I still remember what I wore that night. It must have been summer, between my junior and senior years in high school. My dropped waist dress was light cotton, a rusty red with white polka dots. A line of buttons matching the dots ran from the neckline to the hem.

My boyfriend’s parents were out of town. Looking back, I wonder that my mother didn’t object to my being in his house, alone with him and his friendly Doberman, but perhaps she didn’t know. I wasn’t the rebellious type. I would not have deliberately lied. Maybe I didn’t realize P. and I would end up there in his bedroom, after going out for a bite to eat in his VW Beetle. I can’t recall.

We were sprawled on his bed making out (do kids today still use that term?), hot, wet, desperate kisses with lots of tongue. His hands wandered over my back and then, tentatively, cupped my breasts through my dress. “Take it off,” he murmured, amazed, I’m sure, at his own daring.

“I can’t…” I began. I knew that society required me to keep my clothes on when I was with a boy. I was well aware that girls who gave in to boys’ requests would inevitably acquire a “bad reputation”. Back then, even letting a guy get to second base (http://en.wikipedia.org/wiki/Baseball_metaphors_for_sex) would certainly result in whispered gossip and possibly in public taunts. Strictly speaking I wasn’t a virgin, but my single sexual interlude hadn’t taught me much. I was as awkward and confused as any sixteen year old.

P. kissed me harder, but he didn’t press the issue. I was the one who wanted more. I wanted to remove my dress, to feel his hands on my skin. Resentment filled me. It seemed so unfair that society should forbid what felt so wonderful.

Then it hit me, quite literally like a bolt of lightning. I gasped. P. broke our embrace, afraid he’d somehow hurt me.

I didn’t have to say no, just because other people insisted I should. I was free to say yes. I was dying to be closer to the guy I loved. Was that wrong? I understood that I’d have to accept any consequences, but seriously, was there a good reason why I shouldn’t do as he asked?

“Wait,” I told him. I stood up and started to unfasten my dress, one button at a time.

I wasn’t deliberately trying to be seductive, but I felt the heat of P.’s stare as, button by button, I exposed my plain white bra and panties. I felt light-headed, jubilant, powerful. And free.

I don’t think I knew the word “lust” back then. Certainly I didn’t have enough experience to recognize it when I felt it. I saw my own excitement mirrored in P.’s face, along with a touching gratitude. He seemed quite astonished that I was trusting him.

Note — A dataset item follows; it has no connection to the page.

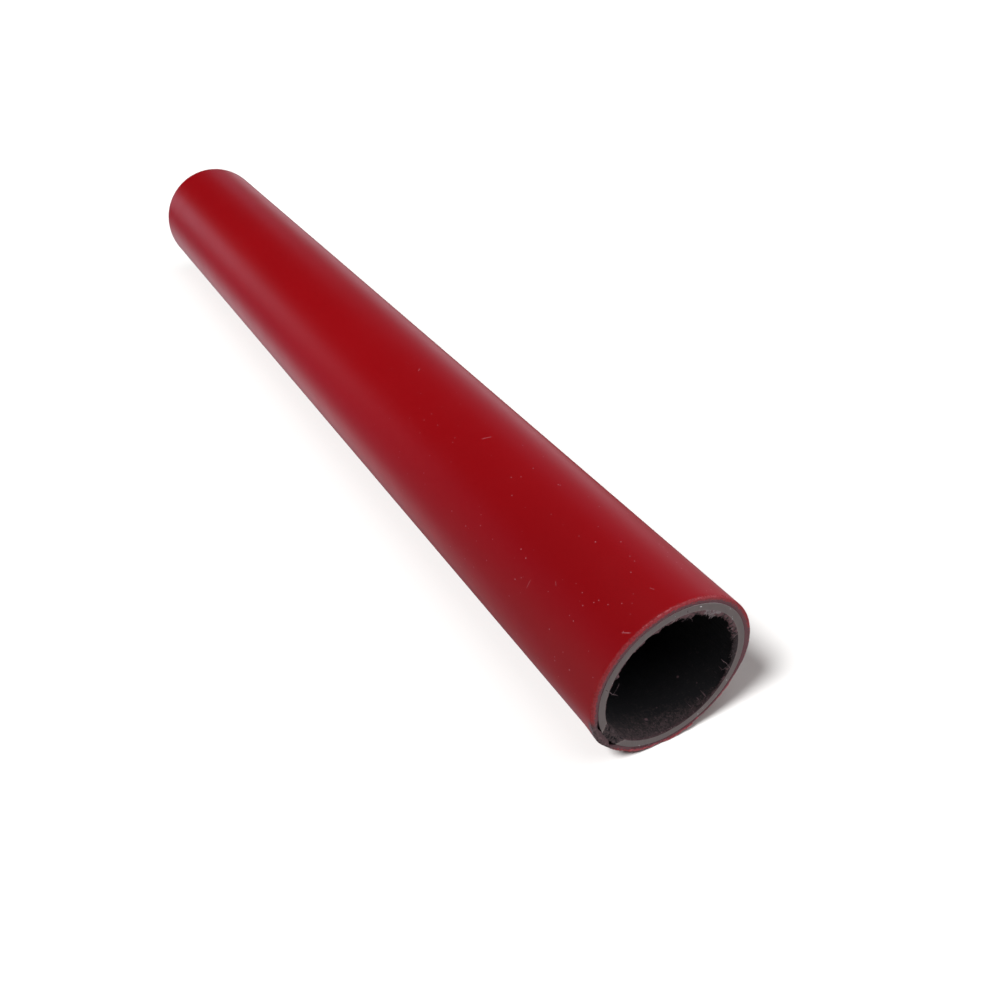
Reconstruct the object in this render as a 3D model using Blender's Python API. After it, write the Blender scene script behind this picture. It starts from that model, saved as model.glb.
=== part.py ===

I lay back down on his bed, clad in my underwear, more fevered and needy than ever. We didn’t push things much further that night. It was almost as though the step I’d taken was enough for us, for a while at least.

Looking back now, I see that high school epiphany as a first step toward defining my own personal philosophy of sex. Why should I refuse pleasure just because someone else thinks it’s not proper? Since that evening, I’ve said yes to many sexual adventures, and enjoyed almost all of them.

Of course, that was a golden time, after the invention of the Pill and before the discovery of AIDS. Sexual freedom had few if any restrictions. The Morality Police didn’t yet have much influence. The boundaries between love and lust were deliciously fluid.

I learned something fundamental, back there in high school, not just about sex but about life in general. You can’t allow others to make your decisions for you. Don’t listen when someone tells you that you’re not allowed to pursue your dream. Weigh the consequences and risks for yourself, but then don’t be afraid to say yes, if that’s what your heart tells you.

We all have more freedom than we realize. We just need to claim it, to make it our own.

This insight applies to writing, too. Say yes to your passion, to whatever moves you. Don’t worry about other people’s opinions. When an idea taps you on the shoulder, whispering dirty suggestions in your ear – when you get the urge to create something completely outrageous – when you’re oh so tempted to break out of your literary bonds, but afraid of what “the market” will think – say yes.